Internal capacity doesn’t require large teams. Someone needs to define the problem, provide context, and give feedback. In many cases, that’s the manager who would otherwise be doing the work manually. Here, the time investment shifts from execution to guidance. 

Industries with both labor shortages and safety concerns see compounding benefits. A warehouse manager who would otherwise conduct manual safety inspections can instead guide students building automated monitoring systems. The resulting tool continues working after the student graduates or moves to a full-time role, allowing the company to gain both the system and potential future employees who understand the operation. 

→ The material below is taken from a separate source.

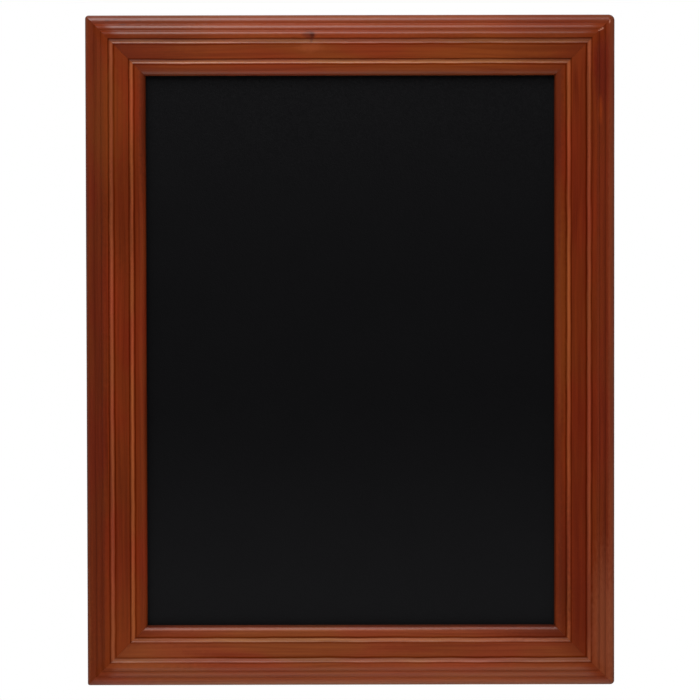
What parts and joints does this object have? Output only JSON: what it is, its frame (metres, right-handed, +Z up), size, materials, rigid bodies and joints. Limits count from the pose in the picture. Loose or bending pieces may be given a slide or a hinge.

The return on investment (ROI) appears in multiple places: functional tools that reduce operational costs, access to talent before they enter the broader job market, and reduced hiring expenses compared to competing for experienced practitioners. For students, the return comes as practical experience that makes them immediately employable and often leads directly to job offers. 

The workforce you need must be ready on day one 

Most students graduate with technical knowledge but rarely with experience applying it to real systems. They’ve studied the concepts but haven’t deployed tools under pressure, built models on messy data, or watched their work affect actual operations. 

Academic partnerships change that equation. Students working on real business problems — with constraints, feedback loops, and end users — graduate as contributors, not trainees. 

The AI workforce companies need exists. It just needs the chance to get hands-on experience early. Companies that provide production environments now will have functioning technical teams while competitors are still posting job applications.